The car wash industry’s reputation as a reliable cash generator has given car wash operators better access to capital than some other small businesses, according to Brian Pifer, vice president of entrepreneurship for the Small Business Majority, a Washington, D.C.-based advocacy group for small-business owners.

Pifer said access to capital is an ongoing problem for many entrepreneurs, including in minority and rural communities and for women and veterans. He said that while business lending has risen this year, many small businesses are still not getting enough capital to grow or even launch operations.

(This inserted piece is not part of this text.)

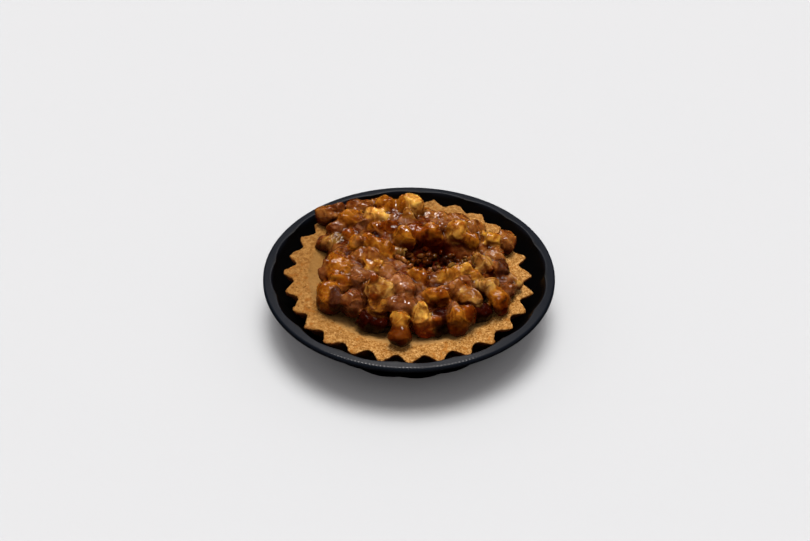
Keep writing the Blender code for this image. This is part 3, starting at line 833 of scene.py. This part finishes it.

According to the Fed’s 2017 Small Business Credit Survey, 64 percent of firms said they experienced financial challenges in the past year, and they usually addressed those challenges by using personal funds.

Financing shortfalls – receiving less capital than the amount requested – were more common among micro-firms (those with annual revenue of $100,000 or less) and startups (zero to five years), Pifer said. Seventy percent of micro-firm applicants and 61 percent of startups said they experienced shortfalls.

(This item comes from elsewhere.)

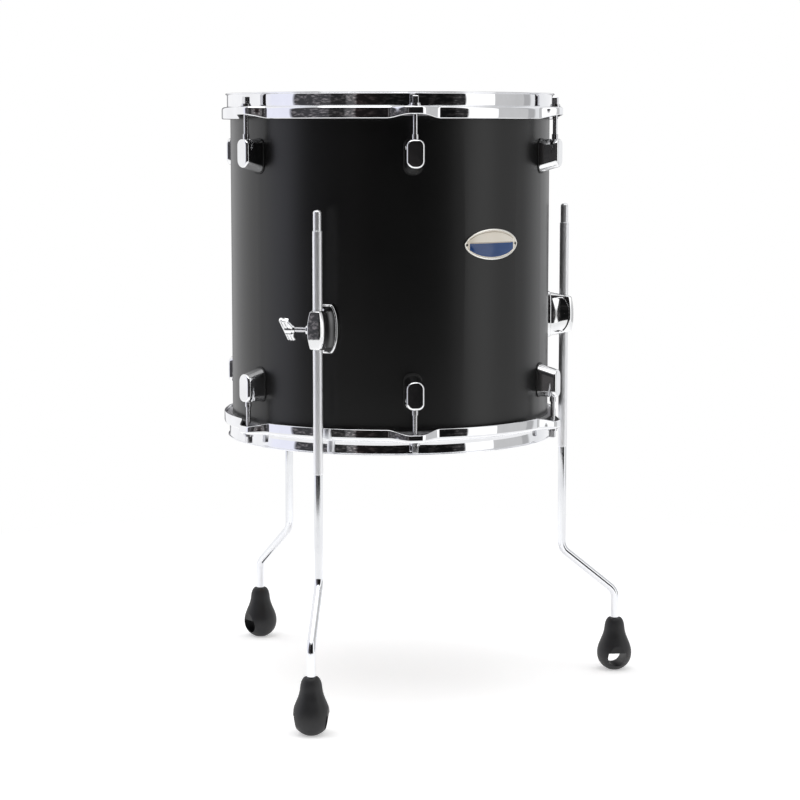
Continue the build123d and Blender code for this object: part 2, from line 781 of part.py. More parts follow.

“This is why we believe we must ensure greater access and more options for obtaining capital by supporting innovations like crowdfunding and other non-bank, non-venture-capital sources of capital, and by establishing a regulator in the alternative-lending space,” Pifer said.

Pifer said car wash operators looking for unbiased loan comparisons or help in becoming loan-ready should take advantage of free resources such as the Small Business Majority’s Venturize online platform, which the group bills as a one-stop shop designed to help all businesses, especially those who have the most difficulty accessing affordable financing – people of color, women and younger entrepreneurs.